If you want to act like a real New Yorker, you gotta know the rules of the rails.

1. Don’t remove the seats: Hey, buddy, those chairs belong on the train! Cutting out a seat with a hacksaw and taking it home with you is a major subway foul.

2. Never stand in front of the train: It’s tempting to hold the train for a friend by jumping onto the tracks and standing in front of the train, but that delays the whole train and makes everyone late.

3. Avoid swallowing the subway pole: You’ll get major glares if you impale yourself on the subway pole from mouth to rectum. Riders can’t hold on if you’re in the way.

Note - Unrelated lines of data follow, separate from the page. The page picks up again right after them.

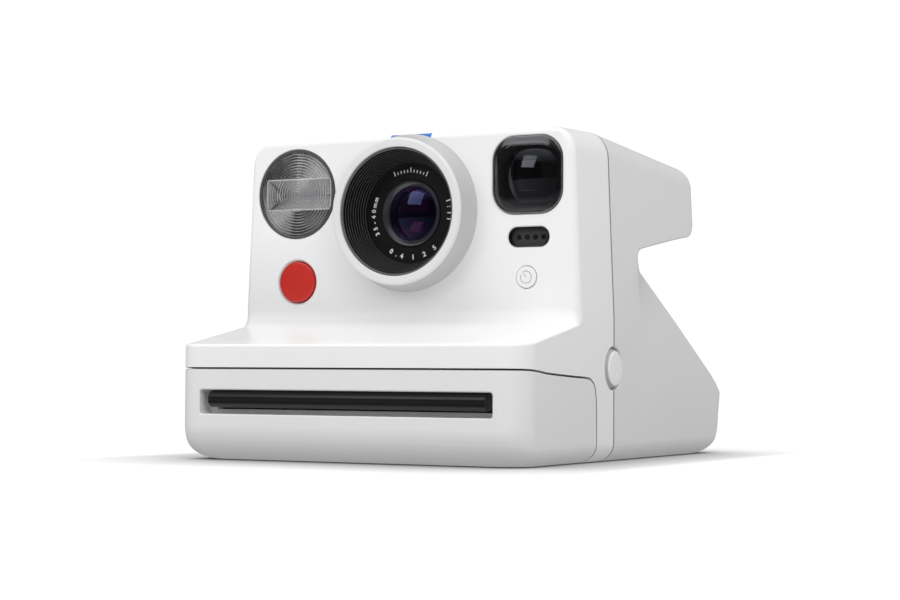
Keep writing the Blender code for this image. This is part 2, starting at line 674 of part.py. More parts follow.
# two-position lens disc behind the front lens
DISC_OFFSET = 12.5                       # of each of its lenses from the pivot
PIVOT = (0.0, LENS_Z - DISC_OFFSET)
SECOND = (DISC_OFFSET, PIVOT[1])
DISC_Y = -30.7
lens_disc = disc("lens_disc", 18.5, DISC_Y - 0.5, DISC_Y + 0.5, "y", PIVOT, BLACK, n=32,
                 origin=to_xyz(PIVOT, "y", DISC_Y))
cut(
    lens_disc,
    disc("tool", 5.0, -33, -28, "y", LENS, n=20),
    disc("tool", 5.0, -33, -28, "y", SECOND, n=20),
    disc("tool", 1.6, -33, -28, "y", PIVOT, n=16),
)
disc("lens_disc_pivot", 1.45, -31.8, -25.3, "y", PIVOT, STEEL, n=16)
lathe("portrait_lens", [(0, -31.0), (4.9, -30.9), (4.9, -30.4), (0, -30.0)],
      "y", LENS, GLASS, n=20, origin=to_xyz(LENS, "y", DISC_Y))
lathe("landscape_lens", [(0, -31.2), (3, -31.05), (4.9, -30.8), (4.9, -30.4), (0, -30.3)],
      "y", SECOND, GLASS, n=20, origin=to_xyz(SECOND, "y", DISC_Y))

# shutter plate with aperture, and two pivoted blades behind it
plate = prism("shutter_plate", round_rect((-20, 20, 46, 90), 4, n=2), "y", -25.2, -24.2, BLACK)
cut(plate, disc("tool", 3.2, -27, -22, "y", LENS, n=20))
for (side, sign), y in zip(SIDES, (-23.9, -23.2)):
    px, pz = sign * 13.0, LENS_Z - 12.0
    blade_points = [
        (px, pz - 2.6), (px + sign * 2.6, pz), (px + sign * 1.8, pz + 1.9),
        (sign * 5.0, LENS_Z + 4.5), (-sign * 3.6, LENS_Z + 4.5), (-sign * 3.6, LENS_Z - 4.5),
        (sign * 4.0, LENS_Z - 5.0), (px - sign * 2.6, pz),
    ]
    blade = prism("shutter_blade_" + side, blade_points, "y", y, y + 0.5, STEEL,
                  (px, y + 0.25, pz))
    cut(blade, disc("tool", 1.1, y - 2, y + 2, "y", (px, pz), n=12))

# ================= flash =================
FLASH_LENS = [
    (0, -39.7), (9.0, -39.6), (12.6, -39.25), (FLASH_R, -38.8), (FLASH_R, -37.9), (0, -37.9),
]
lathe("flash_lens", FLASH_LENS, "y", (FLASH_X, FLASH_Z), CLEAR, n=32)
# parabolic trough, open to the front
inside, outside = [], []
for i in range(9):
    v = -1 + 2 * i / 8
    y = -30.6 - 6.9 * v * v
    inside.append((y, FLASH_Z + 4.4 * v))
    outside.append((y + (0.9 if abs(v) < 1 else 0.0), FLASH_Z + 5.2 * v))
prism("flash_reflector", inside + outside[::-1], "x", FLASH_X - 11.0, FLASH_X + 11.0, SILVER)
disc("flash_tube", 1.3, FLASH_X - 10.4, FLASH_X + 10.4, "x", (-33.6, FLASH_Z), CLEAR, n=16)
disc("flash_capacitor", 5.4, 44.0, 70.0, "z", (-38.2, -26.5), SLEEVE)

# ================= viewfinder =================
window = prism("viewfinder_window", round_rect(VIEWFINDER, VIEWFINDER_R - 0.15, grow=-0.1),
               "y", -40.2, -36.9, CLEAR)
cut(window, prism("tool", round_rect(VIEWFINDER, VIEWFINDER_R - 1.4, grow=-1.4), "y", -38.7, -36))
TUNNEL = (31.0, 48.2, 72.8, 87.0)   # x0, x1, z0, z1
tunnel = prism("viewfinder_tunnel", round_rect(TUNNEL, 2, n=2), "y", -36.4, 45.5, BLACK)
cut(tunnel, prism("tool", round_rect(TUNNEL, 1.5, n=2, grow=-1.0), "y", -40, 50))
lathe("viewfinder_front_lens", [(0, -36.3), (3.3, -35.9), (5.9, -34.6), (5.9, -33.2), (0, -33.2)],
      "y", (EYE_X, 79.9), GLASS)
lathe("eyepiece_lens", [(0, 48.2), (5.0, 48.2), (5.0, 49.0), (3, 49.8), (0, 50.1)],
      "y", (EYE_X, EYE_Z), GLASS)
eyepiece = prism("eyepiece_bezel", round_rect(EYE, 2.9, n=3), "y", 47.5, 54.5, BLACK)
cut(eyepiece, disc("tool", 5.15, 45, 57, "y", (EYE_X, EYE_Z)))

# ================= sensor window and buttons on the face =================
SENSOR_PITCH = 2.6
sensor = prism("sensor_window", round_rect(SENSOR, 2.7, grow=-0.15), "y", -38.7, -36.9,
               GLOSS_BLACK)
for i in range(4):
    dimple = (SENSOR[0] + SENSOR_PITCH * (i + 1), (SENSOR[2] + SENSOR[3]) / 2)
    cut(sensor, disc("tool", 0.9, -40, -37.8, "y", dimple, n=10))


def face_button(name, centre, r, front_y, mat, n):
    """Dished button with a stem behind it."""
    profile = [
        (0, front_y + 0.15), (r * 0.82, front_y), (r - 0.25, front_y + 0.2), (r, front_y + 0.6),
        (r, -36.6), (r * 0.45, -36.6), (r * 0.45, -34.8), (0, -34.8),
    ]
    lathe(name, profile, "y", centre, mat, n, to_xyz(centre, "y", FACE_Y))


face_button("shutter_button", SHUTTER, SHUTTER_R, -39.9, RED, n=28)
face_button("self_timer_button", TIMER, TIMER_R, -39.6, WHITE, n=20)

# ================= door latch on the right side =================
LATCH_PROFILE = [
    (0, 56.7), (LATCH_R - 1.0, 56.6), (LATCH_R - 0.3, 56.2), (LATCH_R - 0.05, 55.4),
    (LATCH_R - 0.05, 53.2), (2.0, 53.2), (2.0, 51.9), (0, 51.9),
]
lathe("latch_button", LATCH_PROFILE, "x", LATCH, n=28, origin=(54, *LATCH))
LEVER_PIVOT = (-20.0, 15.2)
LEVER = [
    (-22.5, 14.0), (-19.0, 13.2), (-17.6, 15.0), (-17.8, 22.5),
    (-21.5, 24.0), (-24.2, 23.0), (-24.2, 21.5), (-21.4, 21.4),
]
lever = prism("latch_lever", LEVER, "x", 49.0, 49.7, STEEL, (49.35, *LEVER_PIVOT))
cut(lever, disc("tool", 0.8, 45, 53, "x", LEVER_PIVOT, n=12))

# ================= drive =================
MOTOR = (-28.5, 33.6)            # y, z
MESH_ANGLE = math.radians(75)    # direction from the pinion to the wheel
GEAR_SPACING = 8.15
GEAR_X = (-46.2, -44.6)
WHEEL_TEETH = 22
WHEEL = (MOTOR[0] + GEAR_SPACING * math.cos(MESH_ANGLE),
         MOTOR[1] + GEAR_SPACING * math.sin(MESH_ANGLE))
disc("drive_motor", 6.0, -44.0, -22.0, "x", MOTOR, STEEL)
gear("motor_pinion", 10, 2.5, 0.4, 0.6, MOTOR, *GEAR_X, MESH_ANGLE)
# a gap of the wheel faces a tooth of the pinion
wheel = gear("reduction_gear", WHEEL_TEETH, 5.5, 0.4, 0.6, WHEEL, *GEAR_X,
             MESH_ANGLE + math.pi - math.pi / WHEEL_TEETH)
cut(wheel, disc("tool", 0.85, GEAR_X[0] - 1, GEAR_X[1] + 1, "x", WHEEL, n=16))
disc("reduction_gear_shaft", 0.7, -47.6, -42.0, "x", WHEEL, STEEL, n=12)

# ================= boards, battery, mirror and port =================
for name, lo, hi, mat in (
    ("flash_board", (-51.0, -19.4, 34.0), (-25.0, -18.2, 88.0), BOARD),
    ("sensor_board", (32.0, -36.2, 57.0), (48.0, -35.2, 69.0), BOARD),
    ("main_board", (-44.0, -12.0, 80.0), (26.0, 44.0, 81.2), BOARD),
    ("battery", (-40.0, -10.0, 71.6), (-4.0, 36.0, 77.4), SLEEVE),
):
    box(name, lo, hi, mat)
slope_prism("mirror", [(-36, 21.5), (36, 21.5), (36, 64), (-36, 64)], -6.5, -5.0, MIRROR)
PORT_WALL = 0.7
y0, y1, z0, z1 = PORT
port = box("charging_port", (-55.4, y0, z0), (-49.0, y1, z1), STEEL)
cut(port, box("tool", (-58, y0 + PORT_WALL, z0 + PORT_WALL),
              (-51.0, y1 - PORT_WALL, z1 - PORT_WALL)))

# ================= rear controls and strap bars =================
slope_prism("power_button", arc(POWER, POWER_R, 0, 342, 19), -2.6, 0.5, centre=POWER)
slope_prism("counter_window", round_rect(COUNTER, 1.4, n=2), -1.8, 0.05, GLOSS_BLACK)
lathe("flash_button", [(0, 54.5), (3.8, 54.5), (4.5, 54.0), (4.5, 51.2), (0, 51.2)],
      "y", FLASH_BUTTON, origin=to_xyz(FLASH_BUTTON, "y", HEAD_REAR_Y))
for side, sign in SIDES:
    disc("strap_bar_" + side, 1.1, 56.0, 62.3, "z", (sign * 46.0, 12.4), STEEL, n=12)

# ================= slotted screws in the base =================
SCREW_PROFILE = [
    (0, 0.35), (1.0, 0.35), (2.7, 0.25), (2.7, 1.0), (1.25, 1.0), (1.25, 4.4), (0, 4.4),
]
for i, (x, y) in enumerate(SCREWS):
    screw = lathe(f"base_screw_{i + 1}", SCREW_PROFILE, "z", (x, y), STEEL, n=14,
                  origin=(x, y, 0))
    cut(screw, box("tool", (x - 0.35, y - 1.6, -1), (x + 0.35, y + 1.6, 0.7)))
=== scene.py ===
"""Looks of an instant film camera, built over its CAD pieces.

The camera stands on z = 0. Its lens looks along -Y, its back is at +Y, and X runs across it.
Shapes are given in millimetres and become metres in build(). Materials, stage, lights and
camera are in metres unless a value is multiplied by MM.
"""

import json
import math

import bmesh
import bpy
from mathutils import Matrix, Vector
from mathutils.kdtree import KDTree


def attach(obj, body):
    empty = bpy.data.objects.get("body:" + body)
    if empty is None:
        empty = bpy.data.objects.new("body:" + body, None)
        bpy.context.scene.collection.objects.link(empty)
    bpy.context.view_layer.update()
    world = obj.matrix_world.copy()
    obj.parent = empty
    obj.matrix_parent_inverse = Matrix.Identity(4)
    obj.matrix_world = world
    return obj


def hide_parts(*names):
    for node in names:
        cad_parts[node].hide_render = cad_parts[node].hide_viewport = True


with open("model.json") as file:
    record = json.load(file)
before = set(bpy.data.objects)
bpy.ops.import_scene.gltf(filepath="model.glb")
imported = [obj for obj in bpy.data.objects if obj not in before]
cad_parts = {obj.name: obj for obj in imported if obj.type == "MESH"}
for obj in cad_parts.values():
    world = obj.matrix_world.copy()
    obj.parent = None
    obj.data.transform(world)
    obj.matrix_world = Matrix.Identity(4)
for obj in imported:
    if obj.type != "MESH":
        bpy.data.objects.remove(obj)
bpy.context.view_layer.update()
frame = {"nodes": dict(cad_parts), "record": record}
MM = 0.001

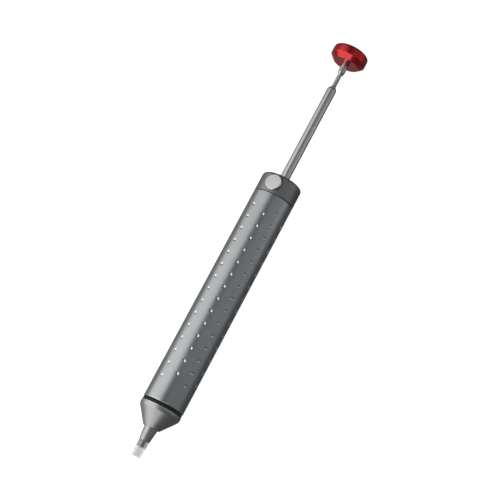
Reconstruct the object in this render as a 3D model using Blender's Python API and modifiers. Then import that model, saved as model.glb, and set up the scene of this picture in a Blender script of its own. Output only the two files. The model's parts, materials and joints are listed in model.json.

4. If a pregnant woman boards the train, don’t announce she’s carrying the next Hitler: New Yorkers get a bad rap, but they’re actually a pretty courteous bunch. Telling a pregnant woman that her baby will grow up into a genocidal dictator isn’t considered polite.

5. Put your bags on the roof: Sorry, but your bags aren’t entitled to their own seat. Toss them on the roof of the train where they belong.

6. Always perform hip-hop acrobatics: Real New Yorkers can’t get enough of gymnastic feats of agility set to the latest hip-hop tracks. You’re going to get angry looks from fellow straphangers unless you place a boom box on the floor and do some backflips.

7. Don’t spread your legs so wide that they overtake the entire subway car and expand across the known universe: This is just basic etiquette. When you’re sitting down, remember to keep your legs in check and make sure they’re not so wide that they’re overtaking the entire cosmos.

8. If you see something, say something: It can be easy to mess this up, so practice seeing things and saying things before your trip to NYC.

9. Remember that only aspiring actors can say “Next stop, Broadway!”: The train will drop you off at a theater and you will be offered the lead role in their play, which is a waste of everyone’s time if you don’t actually want to become a Broadway star.

10. Don’t kill the train conductor so you can marry his wife: Believe it or not, this isn’t just rude—it’s also illegal. Murdering the train conductor and stealing his family will get you slapped with a hefty fine.